Problem to solve:
Please find all lines in the data that hold the string "write" and copy them.

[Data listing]
******************************

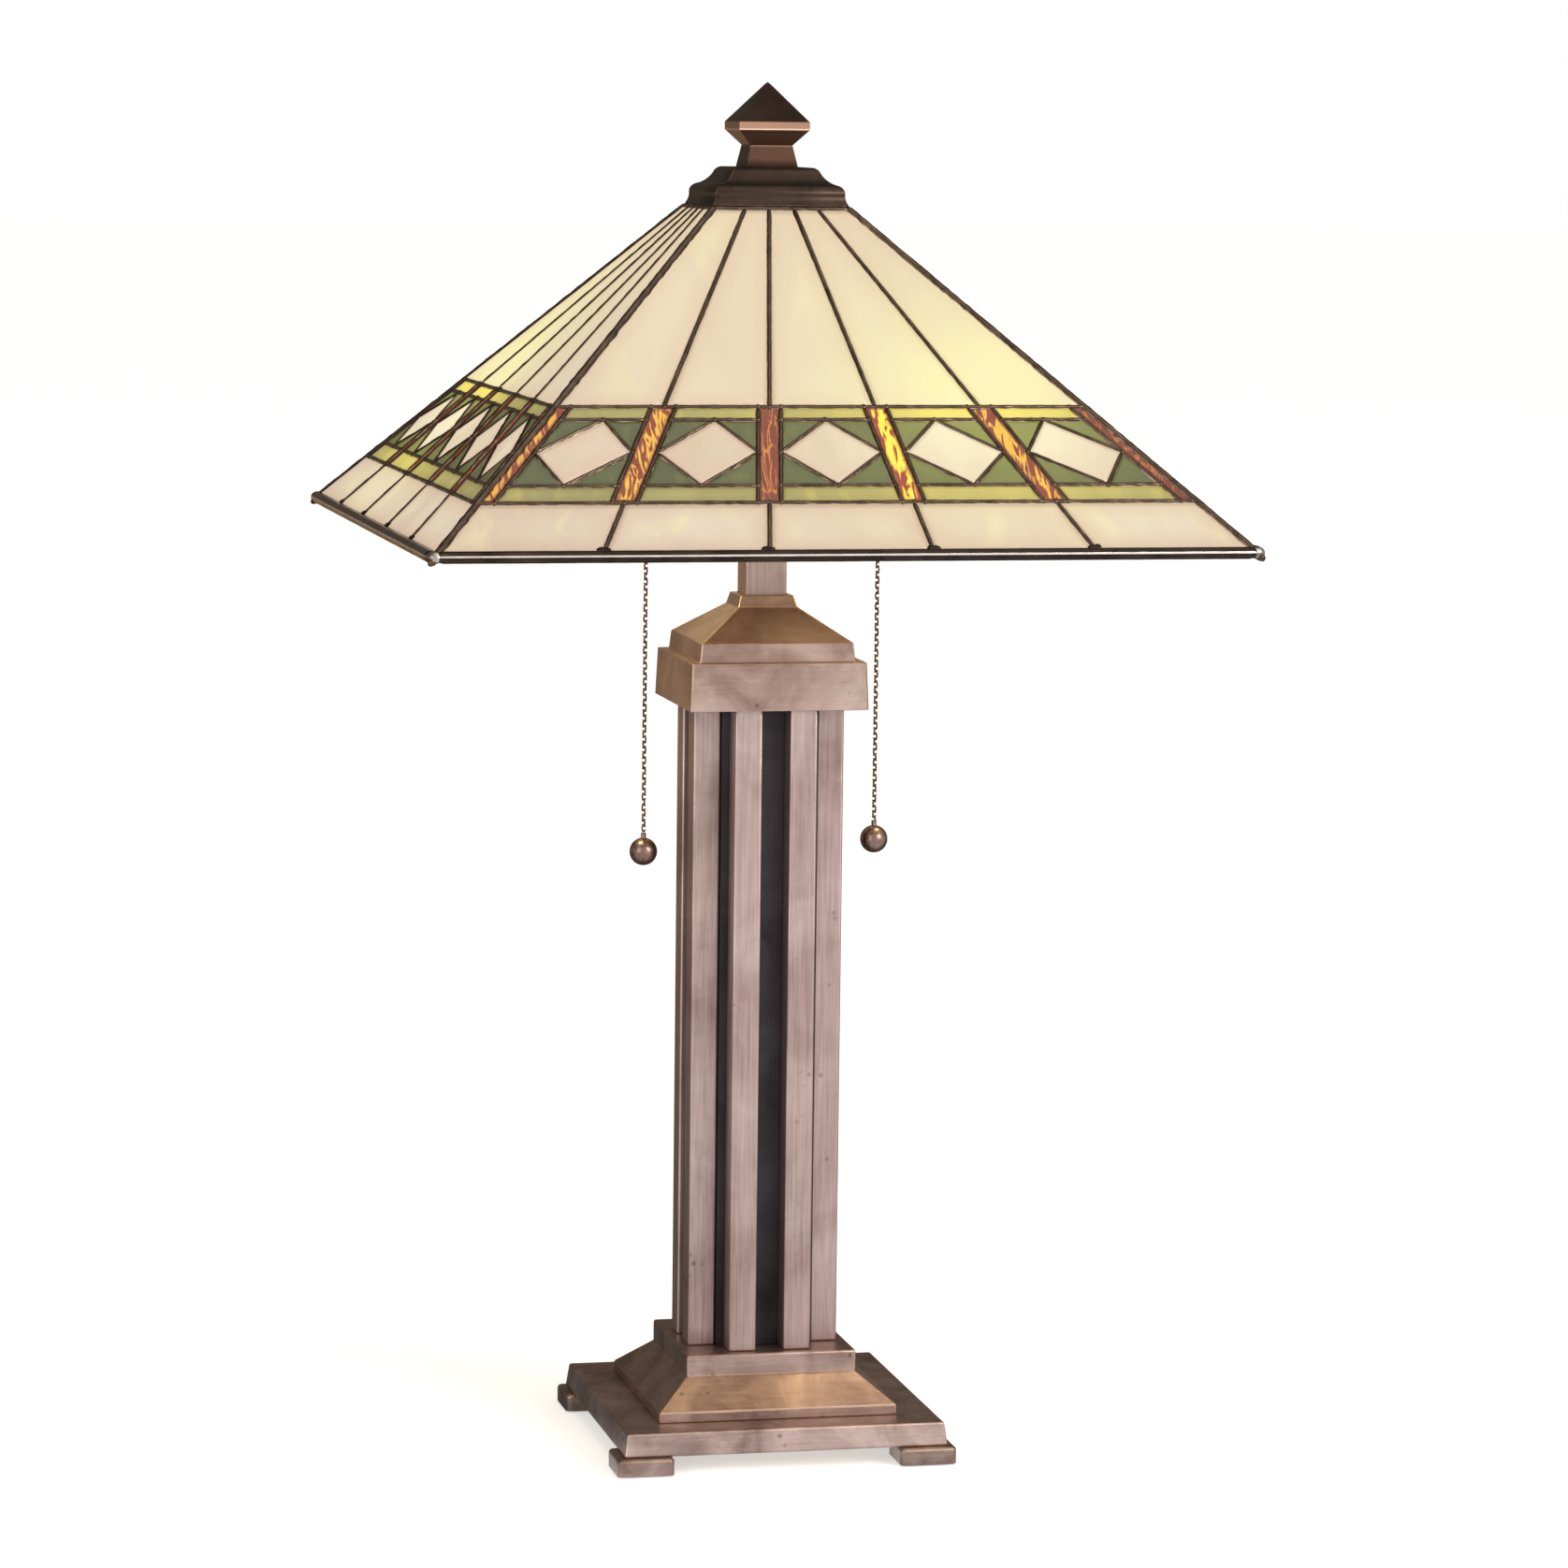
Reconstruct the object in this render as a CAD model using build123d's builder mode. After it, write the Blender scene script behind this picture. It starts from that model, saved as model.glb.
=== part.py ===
from build123d import *
import os
from math import cos, hypot, radians, sin

os.makedirs("parts", exist_ok=True)

# Stained glass table lamp. Millimetres, +Z up, front faces -Y.
# The origin is the middle of the footprint, on the surface that the lamp stands on.

# ---------------------------------------------------------------- driving dimensions
# Sections of the square castings are (half width, height) pairs.
PAD_HEIGHT = 0.8
PAD_SIZE = 20.0
PAD_ROUNDING = 2.0
FOOT_SIZE = 26.0
FOOT_REACH = 78.2
FOOT_TOP = 8.5
FOOT_ROUNDING = 2.6
FOOT_TOP_ROUNDING = 1.6
FOOT_CENTRE = FOOT_REACH - FOOT_SIZE / 2

PLATE_HALF_BOTTOM = 74.7
PLATE_HALF_TOP = 73.2
PLATE_TOP = 19.2
PLATE_WEB_BOTTOM = 15.2
PLATE_CAVITY_HALF = 70.5
PLATE_BOSS_INNER = 50.0
EDGE_ROUNDING = 1.0

PLINTH_LIP_HALF = 55.2
PLINTH_LIP_TOP = 24.0
PLINTH_BLOCK_HALF = 39.5
PLINTH_BLOCK_BOTTOM = 36.9
PLINTH_TOP = 46.5
CASTING_WALL = 3.5

CORE_HALF = 22.225
CORE_WALL = 1.6
BAR_SIZE = 12.7
BAR_OFFSET = 12.7
BAR_WALL = 1.2
BAR_ROUNDING = 1.1
BAR_END_ROUNDING = 0.9
COLUMN_TOP = 356.0

CAPITAL_BOTTOM = 341.0
CAPITAL_HALF_BOTTOM = 41.2
CAPITAL_BAND_TOP = 362.7
CAPITAL_BAND_HALF = 40.3
CAPITAL_STEP_HALF = 36.0
CAPITAL_STEP_TOP = 371.0
CAPITAL_SLOPE_HALF = 35.1
COLLAR_BOTTOM = 385.5
COLLAR_HALF_BOTTOM = 13.9
COLLAR_HALF_TOP = 12.4
COLLAR_TOP = 390.7
COLLAR_RECESS = 3.7

NECK_HALF = 9.525
NECK_WALL = 1.6
PIPE_RADIUS = 4.8
PIPE_BORE_RADIUS = 3.25
PIPE_HOLE_RADIUS = 5.1

CLUSTER_RADIUS = 24.0
CLUSTER_BOTTOM = 424.0
CLUSTER_TOP = 452.0
CLUSTER_WALL = 1.2
SOCKET_Z = 438.0
SOCKET_RADIUS = 17.0
SOCKET_MOUTH_X = 78.0
CHAIN_X = 54.0
SPOUT_MOUTH_Z = 412.0
SPOUT_RADIUS = 3.15
BULB_RADIUS = 26.0
BULB_NECK_ANGLE = 40.0
BULB_CENTRE_X = 108.0
BULB_TIP_X = BULB_CENTRE_X + BULB_RADIUS
BULB_BASE_RADIUS = 13.0

CHAIN_RADIUS = 1.1
BALL_RADIUS = 6.35
BALL_CENTRE_Z = {"left": 273.0, "right": 277.0}
SWING_Z = 411.0
EYE_RADIUS = 1.2
EYE_HEIGHT = 2.4

# The shade is a square pyramid cut off at the top. Its outer face, where the came's beads
# reach, runs from SHADE_HALF_BOTTOM at SHADE_BOTTOM to SHADE_HALF_TOP at SHADE_TOP.
SHADE_BOTTOM = 420.5
SHADE_TOP = 566.9
SHADE_HALF_BOTTOM = 183.4
SHADE_HALF_TOP = 31.5
CAME_THICKNESS = 3.2
GLASS_THICKNESS = 2.4
GLASS_RECESS = (CAME_THICKNESS - GLASS_THICKNESS) / 2
LEAD_WIDTH = 1.9
HIP_LEAD = 1.6
AMBER_WIDTH = 8.0
HIP_AMBER_WIDTH = 4.1
RIM_RADIUS = 2.8
RIM_CENTRE_HALF = 180.2
RIM_CENTRE_Z = 422.7
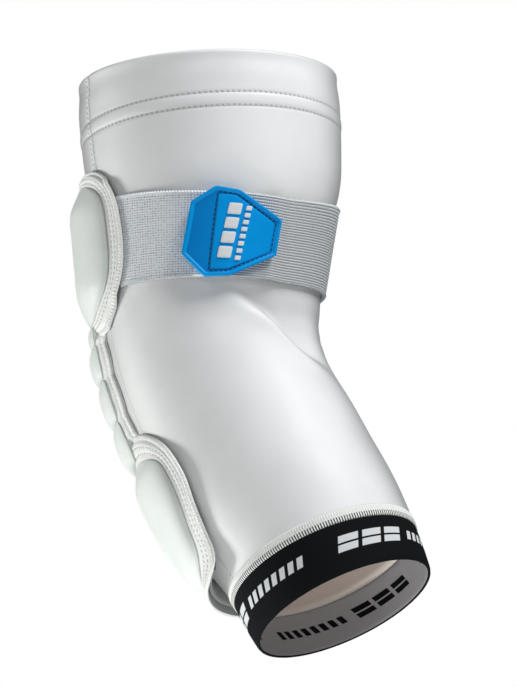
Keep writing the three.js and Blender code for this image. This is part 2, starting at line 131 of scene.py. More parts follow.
# Rings of a pad's border, from its sewn edge to its middle: distance from the edge in mm, share
# of the way on to the dome's edge, share of the way on to the middle, and height off the face
BORDER_RINGS = [
    (0.00, 0.00, 0.0, -0.80), (0.12, 0.00, 0.0, -0.30), (0.45, 0.00, 0.0, 0.08), (0.90, 0.00, 0.0, 0.24),
    (1.35, 0.00, 0.0, 0.16), (1.75, 0.00, 0.0, -0.16), (2.05, 0.00, 0.0, -0.48), (2.50, 0.00, 0.0, -0.10),
    (2.50, 0.10, 0.0, 0.10), (2.50, 0.20, 0.0, 0.00), (2.50, 0.26, 0.0, -0.26), (2.50, 0.32, 0.0, 0.00),
    (2.50, 0.44, 0.0, 0.16), (2.50, 0.56, 0.0, 0.00), (2.50, 0.62, 0.0, -0.26), (2.50, 0.68, 0.0, 0.08),
    (2.50, 0.78, 0.0, 0.30), (2.50, 0.87, 0.0, 0.36), (2.50, 0.94, 0.0, 0.20), (2.50, 1.00, 0.0, 0.05),
    (2.50, 1.00, 0.08, 0.02), (2.50, 1.00, 0.4, 0.0), (2.50, 1.00, 0.8, 0.0),
]
# Rings that the stitches follow, that the overcast edge has, and that the underside repeats
STITCH_RINGS = (10, 14)
OVERCAST_RINGS = slice(1, 6)
UNDER_RINGS = [1, 3, 6, 9, 12, 16, 20, 21, 22]
OUTLINE_POINTS, BORDER_CORNER, DOME_CORNER = 900, 1.6, 1.2
OVERCAST_PITCH, SKIRT_SPAN = 1.5, (0.6, 4.6)

# Lower edge of the hollow under the strap: angle, and along the sleeve in mm
HOLLOW_LINE = np.array([
    (80, 104), (100, 105), (116, 108), (126, 113), (137, 121),
    (143, 130), (149, 140), (160, 150), (175, 157), (200, 160),
], float)
HOLLOW_DEPTH = 4.6

# Stitches: length, width and height of one in mm, and the pitch where the sidebar doesn't set it
HEM_STITCH, SEAM_STITCH = (1.45, 0.5, 0.42), (1.5, 0.45, 0.4)
BORDER_STITCH, TAB_STITCH = (1.3, 0.46, 0.42), (1.45, 0.6, 0.42)
BORDER_STITCH_PITCH, TAB_STITCH_PITCH = 2.3, 2.1
SEAM_STITCHED = (1.8, 60)


# Curved tube

def smooth(xs, ys, x):
    """Cubic through the points (xs, ys), whose slope at each is the slope between its neighbours."""
    count = np.arange(len(xs))
    before, after = np.maximum(count - 1, 0), np.minimum(count + 1, len(xs) - 1)
    slope = (ys[after] - ys[before]) / (xs[after] - xs[before])
    k = np.clip(np.searchsorted(xs, x) - 1, 0, len(xs) - 2)
    span = xs[k + 1] - xs[k]
    u = np.clip((x - xs[k]) / span, 0, 1)
    hold = (1 + 2 * u) * (1 - u) ** 2 * ys[k] + u * u * (3 - 2 * u) * ys[k + 1]
    return hold + u * (1 - u) * span * ((1 - u) * slope[k] - u * slope[k + 1])


def step(x, low, high):
    """0 below low, 1 above high, and 3u^2 - 2u^3 between them."""
    u = np.clip((x - low) / (high - low), 0, 1)
    return u * u * (3 - 2 * u)


def bell(x, middle, width):
    """exp(-((x - middle) / width)^2)."""
    return np.exp(-(((x - middle) / width) ** 2))


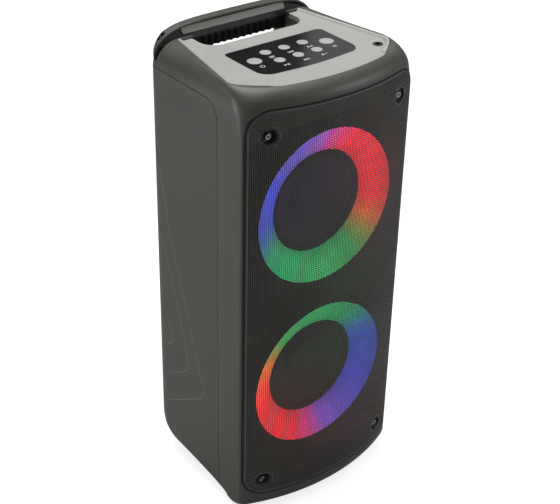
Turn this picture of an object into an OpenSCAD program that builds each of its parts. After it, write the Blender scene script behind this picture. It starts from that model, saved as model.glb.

******************************

Task response:
Reconstruct the object in this render as a CAD model using build123d's builder mode. After it, write the Blender scene script behind this picture. It starts from that model, saved as model.glb.
Turn this picture of an object into an OpenSCAD program that builds each of its parts. After it, write the Blender scene script behind this picture. It starts from that model, saved as model.glb.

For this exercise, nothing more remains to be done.